--- START OF COLLECTED DATA ---

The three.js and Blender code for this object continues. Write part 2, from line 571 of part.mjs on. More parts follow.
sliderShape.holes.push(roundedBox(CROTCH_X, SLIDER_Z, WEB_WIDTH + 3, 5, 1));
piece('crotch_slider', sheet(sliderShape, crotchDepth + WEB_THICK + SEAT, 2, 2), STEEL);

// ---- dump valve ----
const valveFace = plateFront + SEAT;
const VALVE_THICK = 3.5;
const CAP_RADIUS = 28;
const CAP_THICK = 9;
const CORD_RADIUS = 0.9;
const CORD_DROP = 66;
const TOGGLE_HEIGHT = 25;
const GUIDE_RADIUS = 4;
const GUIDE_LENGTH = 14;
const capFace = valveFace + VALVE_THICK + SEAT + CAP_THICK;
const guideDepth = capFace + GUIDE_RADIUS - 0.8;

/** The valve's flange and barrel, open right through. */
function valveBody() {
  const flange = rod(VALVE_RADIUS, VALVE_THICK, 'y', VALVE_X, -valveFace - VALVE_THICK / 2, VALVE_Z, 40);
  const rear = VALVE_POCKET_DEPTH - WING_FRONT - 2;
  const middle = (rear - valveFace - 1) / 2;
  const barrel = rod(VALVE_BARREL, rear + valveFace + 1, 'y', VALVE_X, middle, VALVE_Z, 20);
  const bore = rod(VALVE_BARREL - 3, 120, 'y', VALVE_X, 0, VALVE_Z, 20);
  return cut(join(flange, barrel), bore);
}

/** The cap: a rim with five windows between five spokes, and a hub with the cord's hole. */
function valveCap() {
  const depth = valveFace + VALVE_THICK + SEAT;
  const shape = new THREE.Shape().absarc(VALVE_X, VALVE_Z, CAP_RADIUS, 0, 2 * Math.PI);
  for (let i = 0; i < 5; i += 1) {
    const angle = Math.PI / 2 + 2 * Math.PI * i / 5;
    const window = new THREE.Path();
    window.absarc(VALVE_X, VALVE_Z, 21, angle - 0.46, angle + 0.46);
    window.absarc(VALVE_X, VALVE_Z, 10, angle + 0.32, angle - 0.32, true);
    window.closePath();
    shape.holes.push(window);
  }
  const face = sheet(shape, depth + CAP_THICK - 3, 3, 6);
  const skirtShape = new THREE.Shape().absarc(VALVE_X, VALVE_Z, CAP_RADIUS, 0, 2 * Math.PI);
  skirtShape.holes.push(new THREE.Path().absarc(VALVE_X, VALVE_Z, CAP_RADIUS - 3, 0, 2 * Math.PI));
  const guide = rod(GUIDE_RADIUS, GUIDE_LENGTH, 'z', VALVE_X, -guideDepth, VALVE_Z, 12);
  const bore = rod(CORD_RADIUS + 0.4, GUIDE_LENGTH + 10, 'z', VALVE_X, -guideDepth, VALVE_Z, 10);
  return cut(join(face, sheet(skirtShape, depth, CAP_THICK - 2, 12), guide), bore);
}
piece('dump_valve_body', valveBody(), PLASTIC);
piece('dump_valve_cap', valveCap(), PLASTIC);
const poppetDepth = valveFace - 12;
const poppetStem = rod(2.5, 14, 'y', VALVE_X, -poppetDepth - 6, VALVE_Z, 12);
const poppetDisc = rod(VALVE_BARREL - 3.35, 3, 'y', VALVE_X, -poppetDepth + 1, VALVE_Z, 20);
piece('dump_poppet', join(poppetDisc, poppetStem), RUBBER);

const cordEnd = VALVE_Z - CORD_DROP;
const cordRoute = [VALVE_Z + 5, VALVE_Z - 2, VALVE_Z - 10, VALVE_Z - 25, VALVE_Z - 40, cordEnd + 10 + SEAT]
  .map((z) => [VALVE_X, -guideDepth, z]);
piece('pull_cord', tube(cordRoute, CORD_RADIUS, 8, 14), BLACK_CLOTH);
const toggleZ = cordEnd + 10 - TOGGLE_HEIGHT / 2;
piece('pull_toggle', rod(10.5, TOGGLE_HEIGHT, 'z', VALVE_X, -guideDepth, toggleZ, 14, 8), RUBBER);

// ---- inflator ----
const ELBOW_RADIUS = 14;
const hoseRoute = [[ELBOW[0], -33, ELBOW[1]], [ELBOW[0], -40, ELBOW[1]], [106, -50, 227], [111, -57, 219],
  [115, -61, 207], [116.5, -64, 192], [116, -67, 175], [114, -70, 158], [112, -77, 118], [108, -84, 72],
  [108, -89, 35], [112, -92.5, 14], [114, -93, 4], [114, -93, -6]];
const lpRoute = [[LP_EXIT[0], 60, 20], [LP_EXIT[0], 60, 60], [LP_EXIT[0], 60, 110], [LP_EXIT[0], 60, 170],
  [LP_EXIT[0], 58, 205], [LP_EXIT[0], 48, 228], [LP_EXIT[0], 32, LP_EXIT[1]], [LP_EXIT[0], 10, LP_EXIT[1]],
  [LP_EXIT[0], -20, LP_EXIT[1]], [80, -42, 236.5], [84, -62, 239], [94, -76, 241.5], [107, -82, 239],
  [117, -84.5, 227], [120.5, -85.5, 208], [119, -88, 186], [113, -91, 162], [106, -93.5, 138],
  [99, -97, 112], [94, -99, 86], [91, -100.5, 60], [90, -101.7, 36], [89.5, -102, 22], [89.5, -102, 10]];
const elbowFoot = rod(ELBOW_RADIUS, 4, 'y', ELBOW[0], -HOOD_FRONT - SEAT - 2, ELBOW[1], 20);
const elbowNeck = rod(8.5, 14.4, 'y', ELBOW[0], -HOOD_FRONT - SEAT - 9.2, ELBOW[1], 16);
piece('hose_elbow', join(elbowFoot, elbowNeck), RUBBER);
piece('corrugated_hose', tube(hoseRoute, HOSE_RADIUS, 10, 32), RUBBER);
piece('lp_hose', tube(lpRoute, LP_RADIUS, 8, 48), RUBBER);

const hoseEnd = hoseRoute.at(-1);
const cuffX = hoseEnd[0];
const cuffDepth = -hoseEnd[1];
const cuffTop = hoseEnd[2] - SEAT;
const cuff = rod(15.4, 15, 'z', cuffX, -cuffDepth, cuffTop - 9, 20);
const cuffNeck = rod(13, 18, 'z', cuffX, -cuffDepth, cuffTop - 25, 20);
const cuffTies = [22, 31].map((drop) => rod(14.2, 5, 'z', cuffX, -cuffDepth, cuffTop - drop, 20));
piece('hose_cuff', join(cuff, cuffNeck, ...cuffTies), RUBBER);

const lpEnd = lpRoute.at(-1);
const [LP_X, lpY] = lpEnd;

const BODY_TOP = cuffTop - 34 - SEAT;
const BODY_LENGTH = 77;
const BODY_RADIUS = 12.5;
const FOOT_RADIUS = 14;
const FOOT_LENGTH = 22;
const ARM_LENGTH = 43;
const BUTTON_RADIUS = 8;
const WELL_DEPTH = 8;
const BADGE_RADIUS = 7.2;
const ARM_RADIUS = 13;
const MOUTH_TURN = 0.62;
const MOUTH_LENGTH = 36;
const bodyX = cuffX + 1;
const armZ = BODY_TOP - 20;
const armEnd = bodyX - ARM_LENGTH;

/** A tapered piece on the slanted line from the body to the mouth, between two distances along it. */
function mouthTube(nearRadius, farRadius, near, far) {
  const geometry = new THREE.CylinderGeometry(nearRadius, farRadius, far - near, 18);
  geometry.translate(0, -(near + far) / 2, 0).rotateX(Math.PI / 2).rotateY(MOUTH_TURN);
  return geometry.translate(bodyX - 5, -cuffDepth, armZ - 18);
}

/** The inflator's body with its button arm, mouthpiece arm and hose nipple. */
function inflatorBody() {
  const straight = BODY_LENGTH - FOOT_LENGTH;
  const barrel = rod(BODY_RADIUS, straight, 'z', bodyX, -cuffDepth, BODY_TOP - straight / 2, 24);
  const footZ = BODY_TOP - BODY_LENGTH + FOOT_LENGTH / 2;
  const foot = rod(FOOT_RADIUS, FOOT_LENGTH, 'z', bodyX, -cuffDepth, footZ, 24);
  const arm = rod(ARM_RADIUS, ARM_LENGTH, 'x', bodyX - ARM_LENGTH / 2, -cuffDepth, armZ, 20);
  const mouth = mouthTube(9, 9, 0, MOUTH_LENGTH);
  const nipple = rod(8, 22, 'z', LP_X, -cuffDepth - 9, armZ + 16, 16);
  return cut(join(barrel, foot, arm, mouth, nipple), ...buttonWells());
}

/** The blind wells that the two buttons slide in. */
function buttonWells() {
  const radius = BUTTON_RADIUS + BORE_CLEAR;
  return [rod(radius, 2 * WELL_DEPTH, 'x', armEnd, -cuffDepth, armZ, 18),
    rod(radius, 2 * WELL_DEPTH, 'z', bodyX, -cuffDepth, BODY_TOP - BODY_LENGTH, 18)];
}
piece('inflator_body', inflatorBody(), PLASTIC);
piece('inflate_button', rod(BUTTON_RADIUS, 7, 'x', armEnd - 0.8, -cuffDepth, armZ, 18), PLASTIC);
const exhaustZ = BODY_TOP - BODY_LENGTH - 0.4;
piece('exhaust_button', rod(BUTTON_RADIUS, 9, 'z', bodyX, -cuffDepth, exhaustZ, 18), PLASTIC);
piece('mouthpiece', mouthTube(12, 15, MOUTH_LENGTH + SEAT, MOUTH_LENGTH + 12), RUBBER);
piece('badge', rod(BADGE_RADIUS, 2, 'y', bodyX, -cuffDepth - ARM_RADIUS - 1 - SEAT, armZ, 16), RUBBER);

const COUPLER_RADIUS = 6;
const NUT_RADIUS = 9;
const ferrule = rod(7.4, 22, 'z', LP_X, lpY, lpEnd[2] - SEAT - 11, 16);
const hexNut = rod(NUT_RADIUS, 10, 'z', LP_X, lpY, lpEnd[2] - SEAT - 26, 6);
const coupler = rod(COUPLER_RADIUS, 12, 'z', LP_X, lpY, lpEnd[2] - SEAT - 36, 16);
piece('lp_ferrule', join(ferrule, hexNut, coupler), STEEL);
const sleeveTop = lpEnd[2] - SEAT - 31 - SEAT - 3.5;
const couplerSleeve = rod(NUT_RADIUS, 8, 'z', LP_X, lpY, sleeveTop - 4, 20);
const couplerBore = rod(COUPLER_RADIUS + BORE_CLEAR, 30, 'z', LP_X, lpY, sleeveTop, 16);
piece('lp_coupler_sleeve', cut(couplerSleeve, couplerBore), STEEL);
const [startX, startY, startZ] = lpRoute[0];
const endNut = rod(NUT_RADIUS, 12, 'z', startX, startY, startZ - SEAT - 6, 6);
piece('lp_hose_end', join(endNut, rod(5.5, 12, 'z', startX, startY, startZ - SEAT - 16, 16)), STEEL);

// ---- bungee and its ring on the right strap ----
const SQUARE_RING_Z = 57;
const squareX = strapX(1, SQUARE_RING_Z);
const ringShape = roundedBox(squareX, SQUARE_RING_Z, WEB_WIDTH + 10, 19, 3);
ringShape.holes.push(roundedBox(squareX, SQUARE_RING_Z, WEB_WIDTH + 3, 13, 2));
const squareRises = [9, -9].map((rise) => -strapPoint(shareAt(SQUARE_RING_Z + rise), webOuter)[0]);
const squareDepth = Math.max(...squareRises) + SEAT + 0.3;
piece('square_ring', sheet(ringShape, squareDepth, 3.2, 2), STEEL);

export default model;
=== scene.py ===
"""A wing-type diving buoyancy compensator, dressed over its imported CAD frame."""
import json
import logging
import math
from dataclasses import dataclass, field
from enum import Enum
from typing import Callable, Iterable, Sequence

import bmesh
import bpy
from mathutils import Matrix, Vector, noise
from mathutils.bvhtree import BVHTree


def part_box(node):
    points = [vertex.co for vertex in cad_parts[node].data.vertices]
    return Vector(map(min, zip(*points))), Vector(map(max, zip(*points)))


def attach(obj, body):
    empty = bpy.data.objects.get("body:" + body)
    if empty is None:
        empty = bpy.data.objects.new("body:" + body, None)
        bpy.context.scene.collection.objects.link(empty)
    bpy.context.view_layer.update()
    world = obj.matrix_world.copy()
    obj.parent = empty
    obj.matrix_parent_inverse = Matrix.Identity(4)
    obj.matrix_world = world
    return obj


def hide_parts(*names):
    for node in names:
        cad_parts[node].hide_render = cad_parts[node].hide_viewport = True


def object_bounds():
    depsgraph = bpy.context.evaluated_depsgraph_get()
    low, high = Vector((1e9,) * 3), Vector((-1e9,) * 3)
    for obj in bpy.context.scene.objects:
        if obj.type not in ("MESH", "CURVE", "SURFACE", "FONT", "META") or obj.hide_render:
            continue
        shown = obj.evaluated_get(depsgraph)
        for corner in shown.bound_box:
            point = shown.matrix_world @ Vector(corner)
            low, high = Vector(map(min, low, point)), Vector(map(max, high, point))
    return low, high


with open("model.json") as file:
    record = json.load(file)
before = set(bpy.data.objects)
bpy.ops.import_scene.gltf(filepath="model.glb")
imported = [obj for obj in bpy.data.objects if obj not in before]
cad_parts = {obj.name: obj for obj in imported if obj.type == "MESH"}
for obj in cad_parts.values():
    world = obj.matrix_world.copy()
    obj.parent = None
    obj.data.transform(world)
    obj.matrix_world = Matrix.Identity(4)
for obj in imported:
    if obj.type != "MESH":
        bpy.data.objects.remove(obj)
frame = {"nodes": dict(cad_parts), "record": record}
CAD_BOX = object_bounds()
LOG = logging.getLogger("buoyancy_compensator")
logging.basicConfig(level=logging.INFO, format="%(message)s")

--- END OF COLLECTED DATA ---

→ **WRITTEN INSTRUCTION**
Starting with the line with "---- bungee and" and ending with the line with "before = set(bpy.data.objects)", extract every line exactly and nothing outside that span.

→ **EXERCISE OUTPUT**
// ---- bungee and its ring on the right strap ----
const SQUARE_RING_Z = 57;
const squareX = strapX(1, SQUARE_RING_Z);
const ringShape = roundedBox(squareX, SQUARE_RING_Z, WEB_WIDTH + 10, 19, 3);
ringShape.holes.push(roundedBox(squareX, SQUARE_RING_Z, WEB_WIDTH + 3, 13, 2));
const squareRises = [9, -9].map((rise) => -strapPoint(shareAt(SQUARE_RING_Z + rise), webOuter)[0]);
const squareDepth = Math.max(...squareRises) + SEAT + 0.3;
piece('square_ring', sheet(ringShape, squareDepth, 3.2, 2), STEEL);

export default model;
=== scene.py ===
"""A wing-type diving buoyancy compensator, dressed over its imported CAD frame."""
import json
import logging
import math
from dataclasses import dataclass, field
from enum import Enum
from typing import Callable, Iterable, Sequence

import bmesh
import bpy
from mathutils import Matrix, Vector, noise
from mathutils.bvhtree import BVHTree


def part_box(node):
    points = [vertex.co for vertex in cad_parts[node].data.vertices]
    return Vector(map(min, zip(*points))), Vector(map(max, zip(*points)))


def attach(obj, body):
    empty = bpy.data.objects.get("body:" + body)
    if empty is None:
        empty = bpy.data.objects.new("body:" + body, None)
        bpy.context.scene.collection.objects.link(empty)
    bpy.context.view_layer.update()
    world = obj.matrix_world.copy()
    obj.parent = empty
    obj.matrix_parent_inverse = Matrix.Identity(4)
    obj.matrix_world = world
    return obj


def hide_parts(*names):
    for node in names:
        cad_parts[node].hide_render = cad_parts[node].hide_viewport = True


def object_bounds():
    depsgraph = bpy.context.evaluated_depsgraph_get()
    low, high = Vector((1e9,) * 3), Vector((-1e9,) * 3)
    for obj in bpy.context.scene.objects:
        if obj.type not in ("MESH", "CURVE", "SURFACE", "FONT", "META") or obj.hide_render:
            continue
        shown = obj.evaluated_get(depsgraph)
        for corner in shown.bound_box:
            point = shown.matrix_world @ Vector(corner)
            low, high = Vector(map(min, low, point)), Vector(map(max, high, point))
    return low, high


with open("model.json") as file:
    record = json.load(file)
before = set(bpy.data.objects)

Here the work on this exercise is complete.